-------- INPUT RECORDS

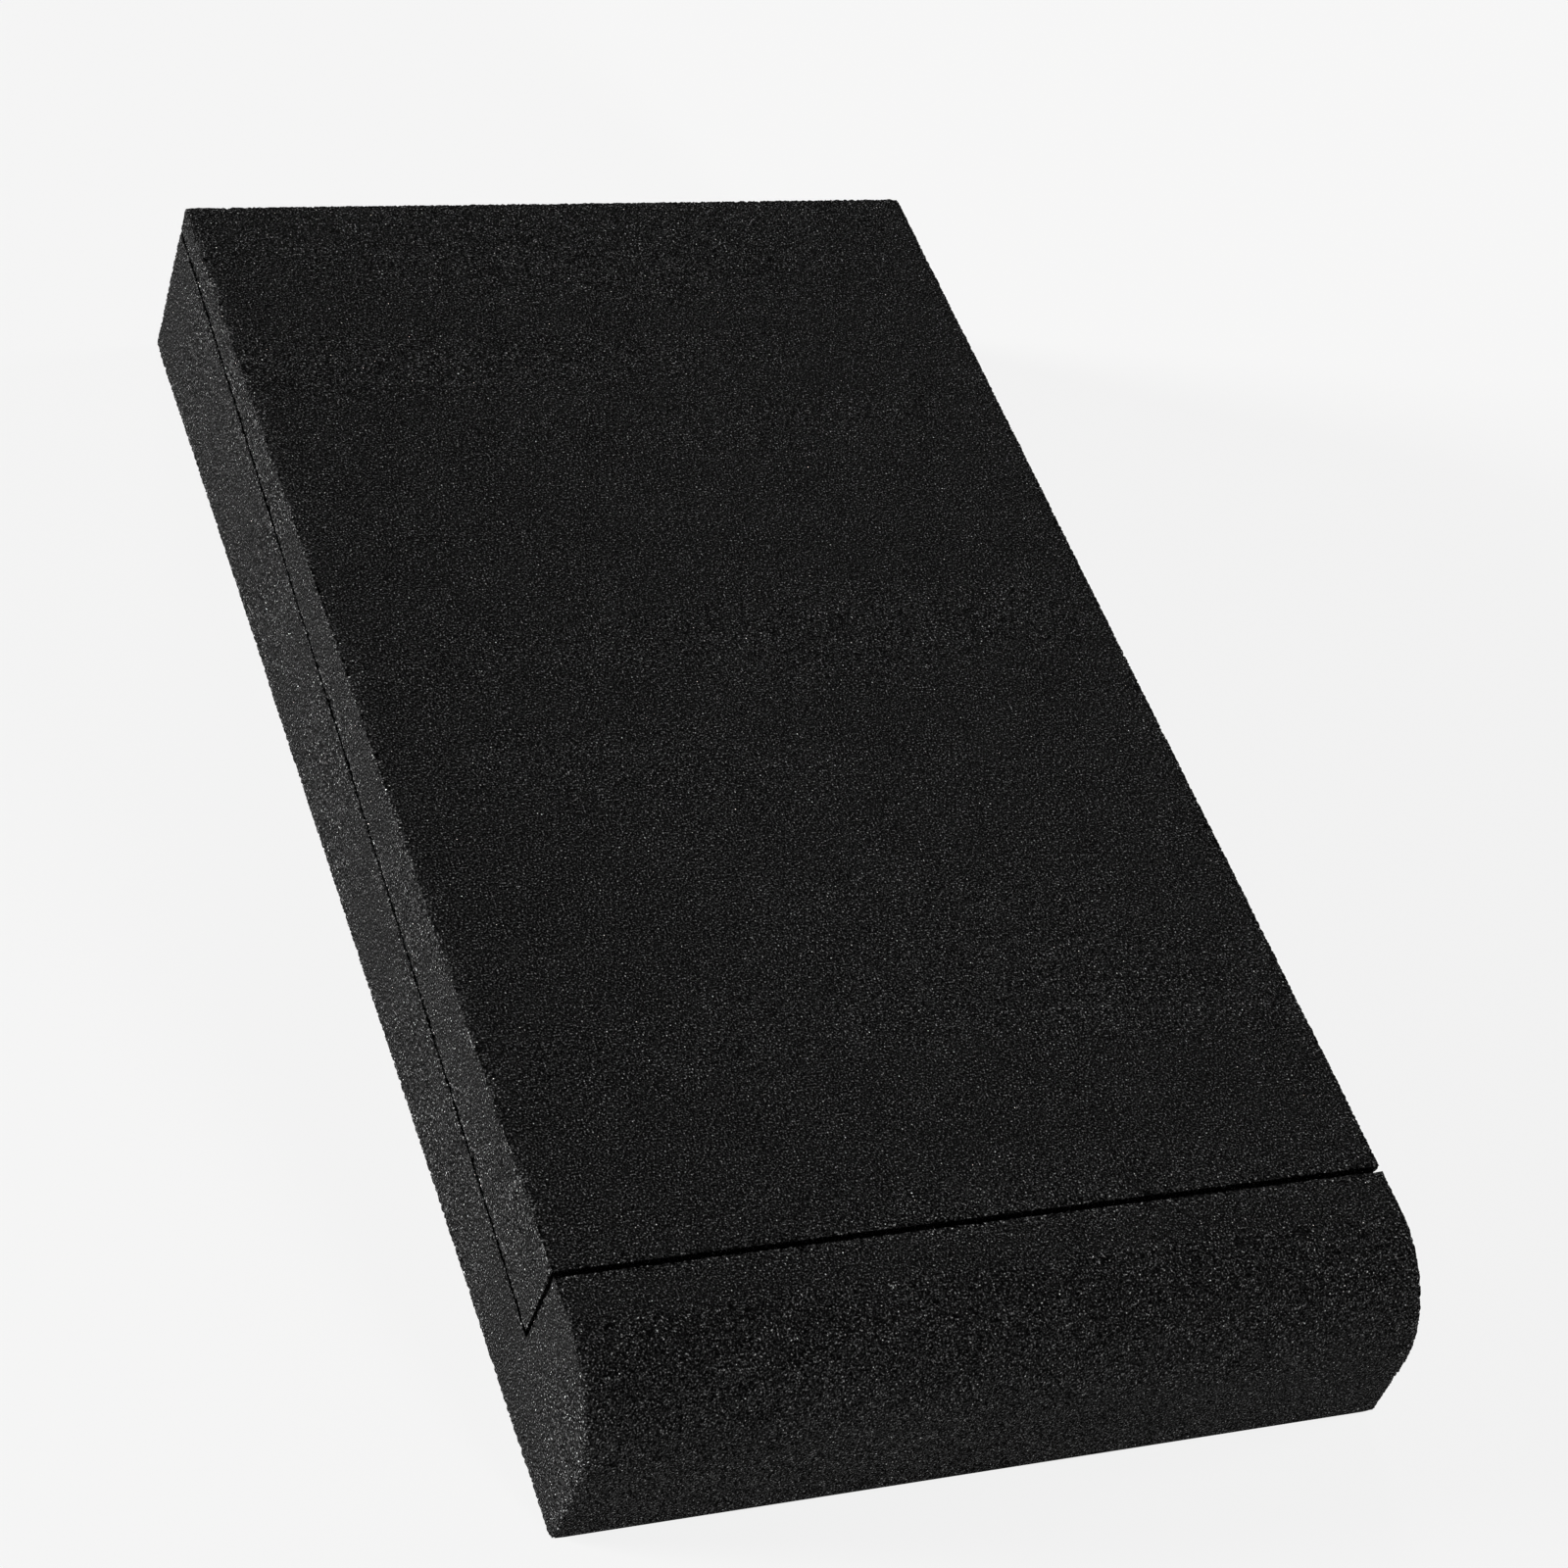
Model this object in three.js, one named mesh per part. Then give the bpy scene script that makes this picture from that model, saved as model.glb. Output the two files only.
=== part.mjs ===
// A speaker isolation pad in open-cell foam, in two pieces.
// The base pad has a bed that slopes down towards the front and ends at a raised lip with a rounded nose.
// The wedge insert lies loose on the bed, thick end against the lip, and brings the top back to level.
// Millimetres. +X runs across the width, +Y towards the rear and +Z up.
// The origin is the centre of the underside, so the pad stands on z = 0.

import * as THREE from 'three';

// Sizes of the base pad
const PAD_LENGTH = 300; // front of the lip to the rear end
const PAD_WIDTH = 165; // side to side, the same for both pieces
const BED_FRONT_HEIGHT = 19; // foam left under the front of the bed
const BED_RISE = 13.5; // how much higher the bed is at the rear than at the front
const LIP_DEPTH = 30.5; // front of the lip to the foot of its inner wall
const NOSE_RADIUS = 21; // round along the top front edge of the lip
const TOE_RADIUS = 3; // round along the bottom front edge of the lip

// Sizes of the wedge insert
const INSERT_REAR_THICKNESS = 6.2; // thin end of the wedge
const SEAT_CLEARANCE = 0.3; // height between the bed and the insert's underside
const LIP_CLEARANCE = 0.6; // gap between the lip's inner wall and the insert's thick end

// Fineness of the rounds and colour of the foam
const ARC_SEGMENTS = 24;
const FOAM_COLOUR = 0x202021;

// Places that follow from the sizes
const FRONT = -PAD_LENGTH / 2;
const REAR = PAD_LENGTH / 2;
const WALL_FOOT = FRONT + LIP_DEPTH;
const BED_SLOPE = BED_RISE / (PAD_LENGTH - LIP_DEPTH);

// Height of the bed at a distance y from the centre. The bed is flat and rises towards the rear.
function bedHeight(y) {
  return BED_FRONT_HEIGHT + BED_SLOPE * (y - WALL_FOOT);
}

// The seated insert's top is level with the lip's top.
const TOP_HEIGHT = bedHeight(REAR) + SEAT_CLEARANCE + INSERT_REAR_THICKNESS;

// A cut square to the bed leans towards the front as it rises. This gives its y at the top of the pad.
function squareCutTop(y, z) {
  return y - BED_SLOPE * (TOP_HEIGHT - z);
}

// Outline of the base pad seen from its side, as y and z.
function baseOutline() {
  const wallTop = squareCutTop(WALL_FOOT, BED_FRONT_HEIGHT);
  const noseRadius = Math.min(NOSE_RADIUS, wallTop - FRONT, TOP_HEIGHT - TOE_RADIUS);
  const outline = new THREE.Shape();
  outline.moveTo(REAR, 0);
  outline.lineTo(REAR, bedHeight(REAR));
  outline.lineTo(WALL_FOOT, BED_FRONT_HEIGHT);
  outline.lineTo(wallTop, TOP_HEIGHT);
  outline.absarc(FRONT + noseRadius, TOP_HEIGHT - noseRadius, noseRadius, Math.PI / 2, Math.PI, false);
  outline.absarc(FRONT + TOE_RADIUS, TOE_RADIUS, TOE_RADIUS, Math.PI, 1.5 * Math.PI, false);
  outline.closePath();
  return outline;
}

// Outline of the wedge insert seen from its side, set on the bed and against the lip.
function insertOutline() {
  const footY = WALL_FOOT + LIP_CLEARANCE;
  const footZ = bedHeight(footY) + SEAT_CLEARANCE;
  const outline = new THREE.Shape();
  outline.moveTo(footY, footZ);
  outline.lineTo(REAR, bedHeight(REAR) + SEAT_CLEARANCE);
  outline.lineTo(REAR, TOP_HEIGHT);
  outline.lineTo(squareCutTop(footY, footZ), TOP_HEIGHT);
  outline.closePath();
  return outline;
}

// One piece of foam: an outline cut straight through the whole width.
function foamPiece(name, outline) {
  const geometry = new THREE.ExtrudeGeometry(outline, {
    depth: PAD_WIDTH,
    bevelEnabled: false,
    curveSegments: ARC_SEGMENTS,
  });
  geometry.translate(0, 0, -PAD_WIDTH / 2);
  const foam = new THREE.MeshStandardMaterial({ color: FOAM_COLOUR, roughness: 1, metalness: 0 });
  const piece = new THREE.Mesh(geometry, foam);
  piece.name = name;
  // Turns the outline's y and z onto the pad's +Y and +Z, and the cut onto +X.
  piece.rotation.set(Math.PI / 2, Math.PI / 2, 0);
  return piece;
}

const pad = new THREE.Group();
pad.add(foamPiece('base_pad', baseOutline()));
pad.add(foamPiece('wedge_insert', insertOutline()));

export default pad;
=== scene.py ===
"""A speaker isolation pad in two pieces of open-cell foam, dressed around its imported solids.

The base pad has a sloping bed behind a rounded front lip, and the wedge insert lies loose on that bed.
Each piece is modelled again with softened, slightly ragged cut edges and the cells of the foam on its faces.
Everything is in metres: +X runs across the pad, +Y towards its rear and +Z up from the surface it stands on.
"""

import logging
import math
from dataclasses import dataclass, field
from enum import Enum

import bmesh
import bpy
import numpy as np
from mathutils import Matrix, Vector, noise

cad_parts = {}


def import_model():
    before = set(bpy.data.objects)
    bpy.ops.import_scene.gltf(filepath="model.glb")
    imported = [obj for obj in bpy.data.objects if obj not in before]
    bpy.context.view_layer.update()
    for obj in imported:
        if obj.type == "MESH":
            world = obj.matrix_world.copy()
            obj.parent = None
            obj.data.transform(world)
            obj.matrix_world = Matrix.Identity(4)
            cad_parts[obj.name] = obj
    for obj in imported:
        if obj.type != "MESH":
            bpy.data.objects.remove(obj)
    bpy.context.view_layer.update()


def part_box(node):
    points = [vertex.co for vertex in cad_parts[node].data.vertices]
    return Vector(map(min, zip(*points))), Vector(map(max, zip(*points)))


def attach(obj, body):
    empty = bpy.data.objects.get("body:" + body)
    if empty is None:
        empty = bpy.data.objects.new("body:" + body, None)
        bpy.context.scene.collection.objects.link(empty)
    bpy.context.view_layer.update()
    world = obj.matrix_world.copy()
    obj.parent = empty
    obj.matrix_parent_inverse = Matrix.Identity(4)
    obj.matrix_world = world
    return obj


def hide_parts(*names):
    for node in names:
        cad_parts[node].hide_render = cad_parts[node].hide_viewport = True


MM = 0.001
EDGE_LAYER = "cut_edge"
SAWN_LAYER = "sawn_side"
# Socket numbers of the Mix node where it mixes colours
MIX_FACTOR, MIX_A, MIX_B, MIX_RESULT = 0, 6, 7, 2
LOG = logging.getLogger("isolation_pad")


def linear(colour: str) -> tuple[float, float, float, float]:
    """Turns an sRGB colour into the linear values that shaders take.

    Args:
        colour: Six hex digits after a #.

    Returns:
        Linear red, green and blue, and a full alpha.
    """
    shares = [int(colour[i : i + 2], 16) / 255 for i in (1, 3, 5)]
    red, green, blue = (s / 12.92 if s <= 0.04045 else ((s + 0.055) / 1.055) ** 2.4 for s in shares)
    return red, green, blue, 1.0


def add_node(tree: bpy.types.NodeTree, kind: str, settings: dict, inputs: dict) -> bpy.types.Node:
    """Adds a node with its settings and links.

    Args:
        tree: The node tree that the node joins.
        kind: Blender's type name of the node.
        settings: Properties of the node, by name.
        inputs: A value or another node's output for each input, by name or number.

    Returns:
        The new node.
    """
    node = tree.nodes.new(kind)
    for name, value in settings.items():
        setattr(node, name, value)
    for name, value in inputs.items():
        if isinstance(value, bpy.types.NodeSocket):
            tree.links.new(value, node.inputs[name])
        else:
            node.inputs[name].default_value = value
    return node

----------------
-------- INPUT RECORDS

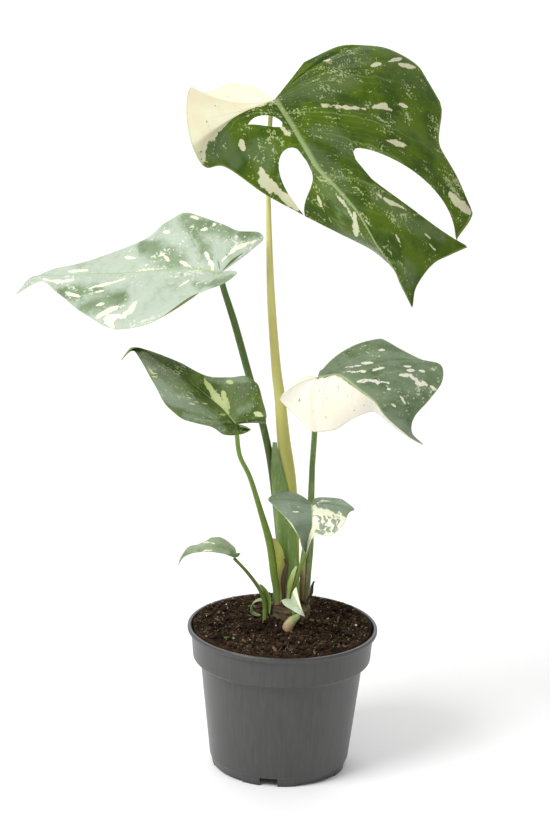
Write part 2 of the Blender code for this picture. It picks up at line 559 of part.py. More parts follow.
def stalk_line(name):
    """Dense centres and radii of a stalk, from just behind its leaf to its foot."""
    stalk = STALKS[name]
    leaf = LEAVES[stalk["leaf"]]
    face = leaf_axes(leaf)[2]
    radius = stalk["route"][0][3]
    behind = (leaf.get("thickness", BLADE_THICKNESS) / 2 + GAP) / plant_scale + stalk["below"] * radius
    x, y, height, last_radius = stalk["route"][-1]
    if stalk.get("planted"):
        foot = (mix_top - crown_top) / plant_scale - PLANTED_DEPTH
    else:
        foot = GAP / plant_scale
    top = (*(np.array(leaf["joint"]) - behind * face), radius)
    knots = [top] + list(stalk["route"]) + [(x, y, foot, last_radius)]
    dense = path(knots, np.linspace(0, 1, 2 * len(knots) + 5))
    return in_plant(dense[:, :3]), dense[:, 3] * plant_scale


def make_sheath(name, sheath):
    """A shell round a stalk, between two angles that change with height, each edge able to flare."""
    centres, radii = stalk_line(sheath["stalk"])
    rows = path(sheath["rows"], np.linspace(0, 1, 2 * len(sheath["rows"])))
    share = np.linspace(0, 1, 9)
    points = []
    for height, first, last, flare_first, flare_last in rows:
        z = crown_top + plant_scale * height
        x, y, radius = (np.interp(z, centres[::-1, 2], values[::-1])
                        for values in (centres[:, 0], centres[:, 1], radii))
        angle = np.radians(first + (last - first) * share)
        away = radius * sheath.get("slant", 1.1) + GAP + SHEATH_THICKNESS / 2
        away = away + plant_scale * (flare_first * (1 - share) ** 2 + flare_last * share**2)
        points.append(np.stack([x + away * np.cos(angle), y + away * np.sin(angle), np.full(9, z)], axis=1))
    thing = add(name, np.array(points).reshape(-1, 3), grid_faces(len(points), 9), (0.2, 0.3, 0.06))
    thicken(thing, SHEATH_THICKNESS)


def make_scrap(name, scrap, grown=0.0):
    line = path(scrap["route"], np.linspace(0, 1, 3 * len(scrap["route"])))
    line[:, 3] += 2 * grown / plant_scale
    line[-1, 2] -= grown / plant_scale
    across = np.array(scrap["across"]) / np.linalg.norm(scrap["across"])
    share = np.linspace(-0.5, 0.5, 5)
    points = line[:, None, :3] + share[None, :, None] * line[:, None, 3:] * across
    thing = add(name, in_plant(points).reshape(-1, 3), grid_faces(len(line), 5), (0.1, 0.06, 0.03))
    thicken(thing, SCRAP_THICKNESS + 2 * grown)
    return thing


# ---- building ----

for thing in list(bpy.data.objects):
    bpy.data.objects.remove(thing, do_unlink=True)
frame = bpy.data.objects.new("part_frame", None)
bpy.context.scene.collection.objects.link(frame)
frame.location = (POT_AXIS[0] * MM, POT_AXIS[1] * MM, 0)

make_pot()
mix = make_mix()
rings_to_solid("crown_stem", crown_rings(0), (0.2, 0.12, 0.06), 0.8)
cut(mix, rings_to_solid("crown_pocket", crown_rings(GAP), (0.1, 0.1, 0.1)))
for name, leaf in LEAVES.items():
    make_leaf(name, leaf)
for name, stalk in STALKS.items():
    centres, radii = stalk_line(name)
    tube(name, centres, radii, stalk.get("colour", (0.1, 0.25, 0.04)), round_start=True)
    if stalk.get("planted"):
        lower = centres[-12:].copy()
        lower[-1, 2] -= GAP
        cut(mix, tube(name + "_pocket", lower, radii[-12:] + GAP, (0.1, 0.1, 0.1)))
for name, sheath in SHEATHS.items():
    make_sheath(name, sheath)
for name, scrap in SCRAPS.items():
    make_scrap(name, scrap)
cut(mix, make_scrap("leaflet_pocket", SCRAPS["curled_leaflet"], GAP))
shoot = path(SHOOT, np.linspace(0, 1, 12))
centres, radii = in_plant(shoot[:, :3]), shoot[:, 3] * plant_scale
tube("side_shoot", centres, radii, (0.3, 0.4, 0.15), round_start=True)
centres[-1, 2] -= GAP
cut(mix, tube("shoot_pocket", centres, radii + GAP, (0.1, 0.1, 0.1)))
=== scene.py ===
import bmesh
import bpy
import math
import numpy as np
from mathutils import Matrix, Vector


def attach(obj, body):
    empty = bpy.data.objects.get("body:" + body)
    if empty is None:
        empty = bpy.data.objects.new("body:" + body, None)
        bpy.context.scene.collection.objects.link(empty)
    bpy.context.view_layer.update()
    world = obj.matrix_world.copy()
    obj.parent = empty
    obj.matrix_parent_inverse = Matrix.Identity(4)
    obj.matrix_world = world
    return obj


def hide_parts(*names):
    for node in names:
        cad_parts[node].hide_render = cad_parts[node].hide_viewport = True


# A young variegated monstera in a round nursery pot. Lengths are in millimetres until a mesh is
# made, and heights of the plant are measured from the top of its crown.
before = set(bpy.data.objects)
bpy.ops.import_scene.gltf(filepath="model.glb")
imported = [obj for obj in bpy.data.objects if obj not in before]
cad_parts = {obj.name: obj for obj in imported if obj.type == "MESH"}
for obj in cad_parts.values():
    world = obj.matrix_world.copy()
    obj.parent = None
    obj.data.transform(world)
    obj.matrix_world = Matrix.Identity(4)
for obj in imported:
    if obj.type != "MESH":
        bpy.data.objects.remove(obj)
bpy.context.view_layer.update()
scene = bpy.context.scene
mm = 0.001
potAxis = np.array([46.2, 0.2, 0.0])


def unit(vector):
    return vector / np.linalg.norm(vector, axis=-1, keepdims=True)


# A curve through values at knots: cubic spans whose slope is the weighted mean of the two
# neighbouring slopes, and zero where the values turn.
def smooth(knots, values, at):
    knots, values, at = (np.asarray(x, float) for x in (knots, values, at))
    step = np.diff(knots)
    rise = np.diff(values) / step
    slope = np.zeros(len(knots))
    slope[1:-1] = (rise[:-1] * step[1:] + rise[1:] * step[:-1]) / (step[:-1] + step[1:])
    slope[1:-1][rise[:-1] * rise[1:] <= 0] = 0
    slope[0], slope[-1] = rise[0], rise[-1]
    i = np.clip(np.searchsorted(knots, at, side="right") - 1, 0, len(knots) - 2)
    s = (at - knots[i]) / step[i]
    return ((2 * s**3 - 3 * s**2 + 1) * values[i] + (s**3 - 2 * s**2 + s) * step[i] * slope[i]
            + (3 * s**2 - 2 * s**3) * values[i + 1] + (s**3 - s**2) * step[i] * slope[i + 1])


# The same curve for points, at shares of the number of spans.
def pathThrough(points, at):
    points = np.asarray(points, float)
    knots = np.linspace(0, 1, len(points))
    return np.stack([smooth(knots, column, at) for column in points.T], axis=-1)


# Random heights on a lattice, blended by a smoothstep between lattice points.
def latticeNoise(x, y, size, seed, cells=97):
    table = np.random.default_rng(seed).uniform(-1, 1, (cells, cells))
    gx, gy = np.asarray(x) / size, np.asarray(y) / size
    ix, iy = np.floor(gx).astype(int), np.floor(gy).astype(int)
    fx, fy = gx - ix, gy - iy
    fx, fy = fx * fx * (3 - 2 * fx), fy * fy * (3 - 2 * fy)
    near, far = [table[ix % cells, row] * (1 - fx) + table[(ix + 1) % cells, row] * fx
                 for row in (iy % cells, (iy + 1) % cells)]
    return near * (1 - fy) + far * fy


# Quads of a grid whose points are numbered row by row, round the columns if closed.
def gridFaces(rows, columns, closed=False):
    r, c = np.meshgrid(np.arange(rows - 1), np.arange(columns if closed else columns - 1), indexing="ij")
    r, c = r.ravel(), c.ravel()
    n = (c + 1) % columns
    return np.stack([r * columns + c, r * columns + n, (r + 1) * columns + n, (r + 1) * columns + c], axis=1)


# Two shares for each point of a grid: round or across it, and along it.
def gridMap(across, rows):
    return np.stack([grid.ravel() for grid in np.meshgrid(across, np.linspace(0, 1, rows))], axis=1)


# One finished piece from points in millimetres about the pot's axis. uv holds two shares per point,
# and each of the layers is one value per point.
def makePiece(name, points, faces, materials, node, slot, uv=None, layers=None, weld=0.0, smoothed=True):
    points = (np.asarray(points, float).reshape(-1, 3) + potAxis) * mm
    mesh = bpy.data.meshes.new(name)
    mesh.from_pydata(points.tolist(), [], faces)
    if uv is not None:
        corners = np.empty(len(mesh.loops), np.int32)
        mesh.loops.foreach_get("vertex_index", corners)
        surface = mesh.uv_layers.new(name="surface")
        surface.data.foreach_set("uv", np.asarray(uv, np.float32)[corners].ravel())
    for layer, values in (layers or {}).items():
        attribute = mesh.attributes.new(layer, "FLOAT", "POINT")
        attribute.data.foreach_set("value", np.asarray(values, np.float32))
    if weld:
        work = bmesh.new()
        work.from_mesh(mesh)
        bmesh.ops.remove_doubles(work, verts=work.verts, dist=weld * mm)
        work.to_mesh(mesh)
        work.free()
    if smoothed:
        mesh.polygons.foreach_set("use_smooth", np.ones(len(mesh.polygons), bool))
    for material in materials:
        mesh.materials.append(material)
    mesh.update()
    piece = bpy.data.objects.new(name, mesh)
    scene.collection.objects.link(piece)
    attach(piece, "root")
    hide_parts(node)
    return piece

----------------
-------- INPUT RECORDS

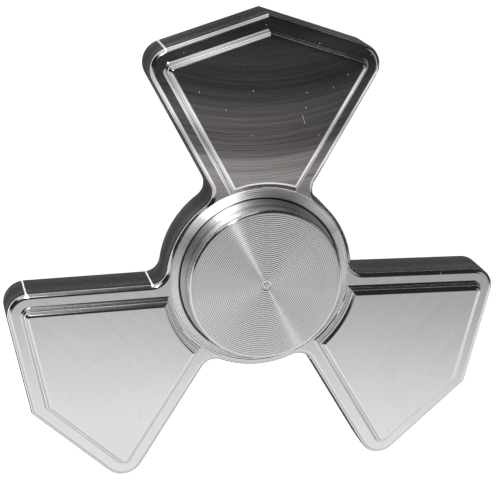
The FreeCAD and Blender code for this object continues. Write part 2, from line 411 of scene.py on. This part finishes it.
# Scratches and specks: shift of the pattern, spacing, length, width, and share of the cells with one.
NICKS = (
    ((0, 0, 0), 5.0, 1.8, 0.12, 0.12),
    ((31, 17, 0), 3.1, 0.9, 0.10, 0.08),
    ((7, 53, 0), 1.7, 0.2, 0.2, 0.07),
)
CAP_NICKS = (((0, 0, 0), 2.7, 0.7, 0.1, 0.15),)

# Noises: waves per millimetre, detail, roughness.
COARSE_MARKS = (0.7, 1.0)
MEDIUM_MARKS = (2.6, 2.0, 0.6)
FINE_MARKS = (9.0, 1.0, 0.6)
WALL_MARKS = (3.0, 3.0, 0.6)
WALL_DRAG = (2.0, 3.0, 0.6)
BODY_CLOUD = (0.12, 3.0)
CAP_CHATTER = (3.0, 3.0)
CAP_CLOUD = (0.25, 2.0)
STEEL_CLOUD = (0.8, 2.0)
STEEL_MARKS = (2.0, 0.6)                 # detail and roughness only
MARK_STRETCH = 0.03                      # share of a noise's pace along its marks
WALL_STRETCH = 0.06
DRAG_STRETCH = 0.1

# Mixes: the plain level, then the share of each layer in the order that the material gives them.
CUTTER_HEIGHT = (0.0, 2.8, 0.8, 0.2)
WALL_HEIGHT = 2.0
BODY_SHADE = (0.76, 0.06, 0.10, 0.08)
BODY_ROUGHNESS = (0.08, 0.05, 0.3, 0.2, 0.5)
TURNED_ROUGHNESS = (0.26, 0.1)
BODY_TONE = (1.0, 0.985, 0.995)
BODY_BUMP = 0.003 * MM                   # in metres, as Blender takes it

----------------

(REQUIRED TASK)
Exactly as written, quote the lines from the one that has "Model this object" down to the one that has "const TOE_RADIUS = 3;", and include both.

(FULL OUTPUT)
Model this object in three.js, one named mesh per part. Then give the bpy scene script that makes this picture from that model, saved as model.glb. Output the two files only.
=== part.mjs ===
// A speaker isolation pad in open-cell foam, in two pieces.
// The base pad has a bed that slopes down towards the front and ends at a raised lip with a rounded nose.
// The wedge insert lies loose on the bed, thick end against the lip, and brings the top back to level.
// Millimetres. +X runs across the width, +Y towards the rear and +Z up.
// The origin is the centre of the underside, so the pad stands on z = 0.

import * as THREE from 'three';

// Sizes of the base pad
const PAD_LENGTH = 300; // front of the lip to the rear end
const PAD_WIDTH = 165; // side to side, the same for both pieces
const BED_FRONT_HEIGHT = 19; // foam left under the front of the bed
const BED_RISE = 13.5; // how much higher the bed is at the rear than at the front
const LIP_DEPTH = 30.5; // front of the lip to the foot of its inner wall
const NOSE_RADIUS = 21; // round along the top front edge of the lip
const TOE_RADIUS = 3; // round along the bottom front edge of the lip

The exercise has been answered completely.